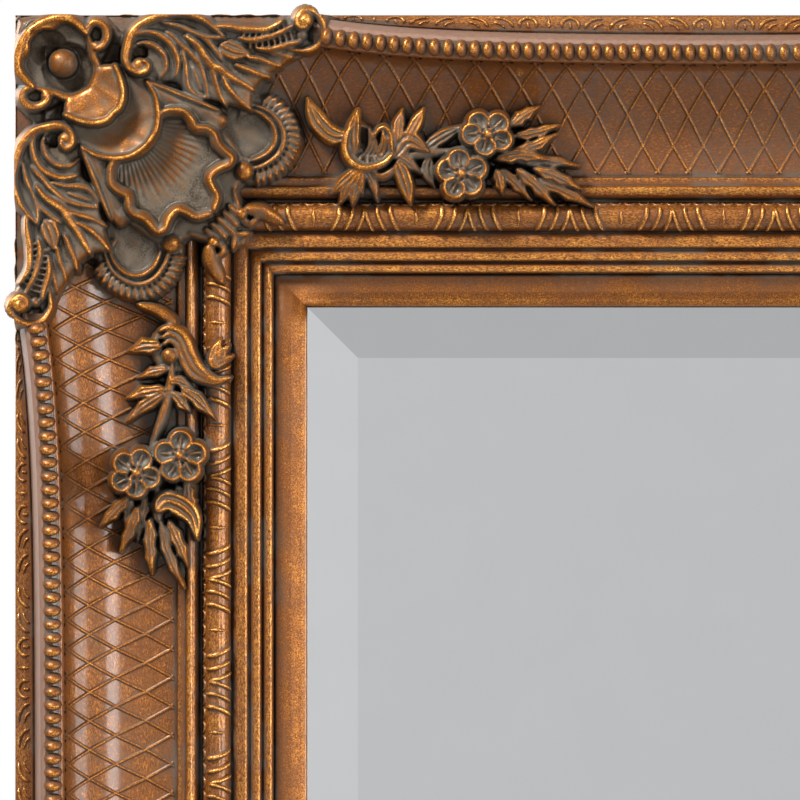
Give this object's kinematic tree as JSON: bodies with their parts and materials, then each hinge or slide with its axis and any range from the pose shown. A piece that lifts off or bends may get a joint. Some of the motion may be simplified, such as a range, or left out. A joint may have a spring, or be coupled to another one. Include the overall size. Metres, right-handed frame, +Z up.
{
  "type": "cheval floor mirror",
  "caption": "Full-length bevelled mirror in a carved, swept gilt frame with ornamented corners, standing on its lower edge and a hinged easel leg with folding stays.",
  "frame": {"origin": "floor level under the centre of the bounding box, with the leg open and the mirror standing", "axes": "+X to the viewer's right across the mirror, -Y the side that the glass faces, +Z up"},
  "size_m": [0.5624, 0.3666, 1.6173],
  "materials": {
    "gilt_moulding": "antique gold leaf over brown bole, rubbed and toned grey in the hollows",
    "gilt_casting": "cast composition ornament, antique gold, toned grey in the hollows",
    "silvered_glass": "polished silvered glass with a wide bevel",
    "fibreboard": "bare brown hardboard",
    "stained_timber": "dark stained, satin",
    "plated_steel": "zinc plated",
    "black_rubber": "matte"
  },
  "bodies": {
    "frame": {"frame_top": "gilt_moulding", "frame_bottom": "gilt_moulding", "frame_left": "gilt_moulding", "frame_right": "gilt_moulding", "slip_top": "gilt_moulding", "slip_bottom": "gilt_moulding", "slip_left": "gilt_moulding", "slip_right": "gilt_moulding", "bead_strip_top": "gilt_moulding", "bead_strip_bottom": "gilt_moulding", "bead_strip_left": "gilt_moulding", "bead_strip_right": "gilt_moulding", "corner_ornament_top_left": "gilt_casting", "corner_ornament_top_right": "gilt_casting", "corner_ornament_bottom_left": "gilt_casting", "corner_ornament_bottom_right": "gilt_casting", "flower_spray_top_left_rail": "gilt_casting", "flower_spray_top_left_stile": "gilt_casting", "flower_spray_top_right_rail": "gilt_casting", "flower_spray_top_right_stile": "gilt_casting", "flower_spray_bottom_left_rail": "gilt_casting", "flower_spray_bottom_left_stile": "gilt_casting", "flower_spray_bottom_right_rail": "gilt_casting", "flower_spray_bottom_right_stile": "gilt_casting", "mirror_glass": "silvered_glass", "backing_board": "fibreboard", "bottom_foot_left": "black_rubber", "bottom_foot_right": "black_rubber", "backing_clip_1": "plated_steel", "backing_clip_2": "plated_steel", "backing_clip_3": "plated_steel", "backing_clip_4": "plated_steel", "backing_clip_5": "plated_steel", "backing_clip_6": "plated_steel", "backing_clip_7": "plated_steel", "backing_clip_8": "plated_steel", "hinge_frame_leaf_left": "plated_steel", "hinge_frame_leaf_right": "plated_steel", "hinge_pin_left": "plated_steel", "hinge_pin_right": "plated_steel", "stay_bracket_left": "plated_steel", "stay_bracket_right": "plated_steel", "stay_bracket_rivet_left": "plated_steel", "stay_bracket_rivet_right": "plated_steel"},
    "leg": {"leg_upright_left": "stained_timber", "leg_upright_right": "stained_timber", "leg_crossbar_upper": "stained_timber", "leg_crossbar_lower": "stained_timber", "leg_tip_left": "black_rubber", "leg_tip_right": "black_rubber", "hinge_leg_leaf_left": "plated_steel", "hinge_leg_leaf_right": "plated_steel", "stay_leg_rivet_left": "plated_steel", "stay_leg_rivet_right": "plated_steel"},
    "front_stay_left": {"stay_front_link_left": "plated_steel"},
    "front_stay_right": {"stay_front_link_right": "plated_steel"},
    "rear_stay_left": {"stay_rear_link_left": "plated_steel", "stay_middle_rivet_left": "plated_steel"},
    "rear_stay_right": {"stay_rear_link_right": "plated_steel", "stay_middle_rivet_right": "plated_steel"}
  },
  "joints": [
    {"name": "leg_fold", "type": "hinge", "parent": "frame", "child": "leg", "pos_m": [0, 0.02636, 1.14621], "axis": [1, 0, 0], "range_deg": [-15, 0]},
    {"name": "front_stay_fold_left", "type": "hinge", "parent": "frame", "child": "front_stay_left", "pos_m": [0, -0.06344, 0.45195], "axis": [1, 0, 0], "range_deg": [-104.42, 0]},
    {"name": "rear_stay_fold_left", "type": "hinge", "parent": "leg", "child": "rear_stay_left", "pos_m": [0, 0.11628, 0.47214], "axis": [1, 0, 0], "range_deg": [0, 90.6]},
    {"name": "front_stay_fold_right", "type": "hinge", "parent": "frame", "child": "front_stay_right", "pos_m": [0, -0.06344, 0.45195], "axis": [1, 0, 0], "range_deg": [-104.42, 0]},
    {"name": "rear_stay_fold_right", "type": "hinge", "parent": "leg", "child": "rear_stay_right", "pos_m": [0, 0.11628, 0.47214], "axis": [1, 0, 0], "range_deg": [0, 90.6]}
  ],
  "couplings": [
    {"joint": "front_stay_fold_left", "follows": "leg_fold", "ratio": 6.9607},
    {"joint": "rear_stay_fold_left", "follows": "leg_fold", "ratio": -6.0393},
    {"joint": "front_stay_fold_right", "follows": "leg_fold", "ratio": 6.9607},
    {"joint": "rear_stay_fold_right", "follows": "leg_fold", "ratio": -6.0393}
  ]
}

§ AIM OF THE TASK
Give the material above again, word for word.

§ REPLY TO THE TASK
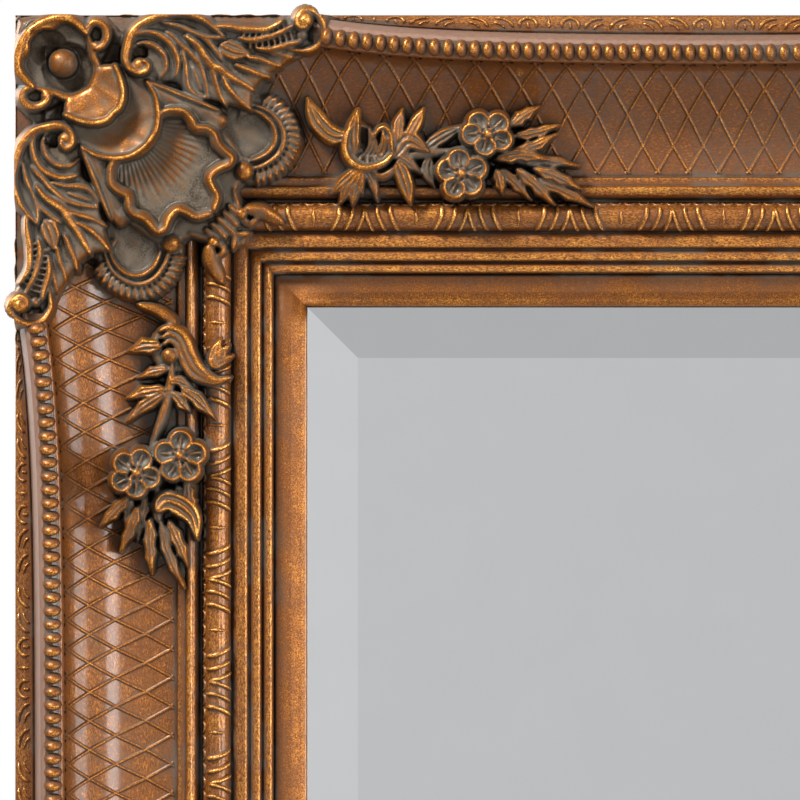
Give this object's kinematic tree as JSON: bodies with their parts and materials, then each hinge or slide with its axis and any range from the pose shown. A piece that lifts off or bends may get a joint. Some of the motion may be simplified, such as a range, or left out. A joint may have a spring, or be coupled to another one. Include the overall size. Metres, right-handed frame, +Z up.
{
  "type": "cheval floor mirror",
  "caption": "Full-length bevelled mirror in a carved, swept gilt frame with ornamented corners, standing on its lower edge and a hinged easel leg with folding stays.",
  "frame": {"origin": "floor level under the centre of the bounding box, with the leg open and the mirror standing", "axes": "+X to the viewer's right across the mirror, -Y the side that the glass faces, +Z up"},
  "size_m": [0.5624, 0.3666, 1.6173],
  "materials": {
    "gilt_moulding": "antique gold leaf over brown bole, rubbed and toned grey in the hollows",
    "gilt_casting": "cast composition ornament, antique gold, toned grey in the hollows",
    "silvered_glass": "polished silvered glass with a wide bevel",
    "fibreboard": "bare brown hardboard",
    "stained_timber": "dark stained, satin",
    "plated_steel": "zinc plated",
    "black_rubber": "matte"
  },
  "bodies": {
    "frame": {"frame_top": "gilt_moulding", "frame_bottom": "gilt_moulding", "frame_left": "gilt_moulding", "frame_right": "gilt_moulding", "slip_top": "gilt_moulding", "slip_bottom": "gilt_moulding", "slip_left": "gilt_moulding", "slip_right": "gilt_moulding", "bead_strip_top": "gilt_moulding", "bead_strip_bottom": "gilt_moulding", "bead_strip_left": "gilt_moulding", "bead_strip_right": "gilt_moulding", "corner_ornament_top_left": "gilt_casting", "corner_ornament_top_right": "gilt_casting", "corner_ornament_bottom_left": "gilt_casting", "corner_ornament_bottom_right": "gilt_casting", "flower_spray_top_left_rail": "gilt_casting", "flower_spray_top_left_stile": "gilt_casting", "flower_spray_top_right_rail": "gilt_casting", "flower_spray_top_right_stile": "gilt_casting", "flower_spray_bottom_left_rail": "gilt_casting", "flower_spray_bottom_left_stile": "gilt_casting", "flower_spray_bottom_right_rail": "gilt_casting", "flower_spray_bottom_right_stile": "gilt_casting", "mirror_glass": "silvered_glass", "backing_board": "fibreboard", "bottom_foot_left": "black_rubber", "bottom_foot_right": "black_rubber", "backing_clip_1": "plated_steel", "backing_clip_2": "plated_steel", "backing_clip_3": "plated_steel", "backing_clip_4": "plated_steel", "backing_clip_5": "plated_steel", "backing_clip_6": "plated_steel", "backing_clip_7": "plated_steel", "backing_clip_8": "plated_steel", "hinge_frame_leaf_left": "plated_steel", "hinge_frame_leaf_right": "plated_steel", "hinge_pin_left": "plated_steel", "hinge_pin_right": "plated_steel", "stay_bracket_left": "plated_steel", "stay_bracket_right": "plated_steel", "stay_bracket_rivet_left": "plated_steel", "stay_bracket_rivet_right": "plated_steel"},
    "leg": {"leg_upright_left": "stained_timber", "leg_upright_right": "stained_timber", "leg_crossbar_upper": "stained_timber", "leg_crossbar_lower": "stained_timber", "leg_tip_left": "black_rubber", "leg_tip_right": "black_rubber", "hinge_leg_leaf_left": "plated_steel", "hinge_leg_leaf_right": "plated_steel", "stay_leg_rivet_left": "plated_steel", "stay_leg_rivet_right": "plated_steel"},
    "front_stay_left": {"stay_front_link_left": "plated_steel"},
    "front_stay_right": {"stay_front_link_right": "plated_steel"},
    "rear_stay_left": {"stay_rear_link_left": "plated_steel", "stay_middle_rivet_left": "plated_steel"},
    "rear_stay_right": {"stay_rear_link_right": "plated_steel", "stay_middle_rivet_right": "plated_steel"}
  },
  "joints": [
    {"name": "leg_fold", "type": "hinge", "parent": "frame", "child": "leg", "pos_m": [0, 0.02636, 1.14621], "axis": [1, 0, 0], "range_deg": [-15, 0]},
    {"name": "front_stay_fold_left", "type": "hinge", "parent": "frame", "child": "front_stay_left", "pos_m": [0, -0.06344, 0.45195], "axis": [1, 0, 0], "range_deg": [-104.42, 0]},
    {"name": "rear_stay_fold_left", "type": "hinge", "parent": "leg", "child": "rear_stay_left", "pos_m": [0, 0.11628, 0.47214], "axis": [1, 0, 0], "range_deg": [0, 90.6]},
    {"name": "front_stay_fold_right", "type": "hinge", "parent": "frame", "child": "front_stay_right", "pos_m": [0, -0.06344, 0.45195], "axis": [1, 0, 0], "range_deg": [-104.42, 0]},
    {"name": "rear_stay_fold_right", "type": "hinge", "parent": "leg", "child": "rear_stay_right", "pos_m": [0, 0.11628, 0.47214], "axis": [1, 0, 0], "range_deg": [0, 90.6]}
  ],
  "couplings": [
    {"joint": "front_stay_fold_left", "follows": "leg_fold", "ratio": 6.9607},
    {"joint": "rear_stay_fold_left", "follows": "leg_fold", "ratio": -6.0393},
    {"joint": "front_stay_fold_right", "follows": "leg_fold", "ratio": 6.9607},
    {"joint": "rear_stay_fold_right", "follows": "leg_fold", "ratio": -6.0393}
  ]
}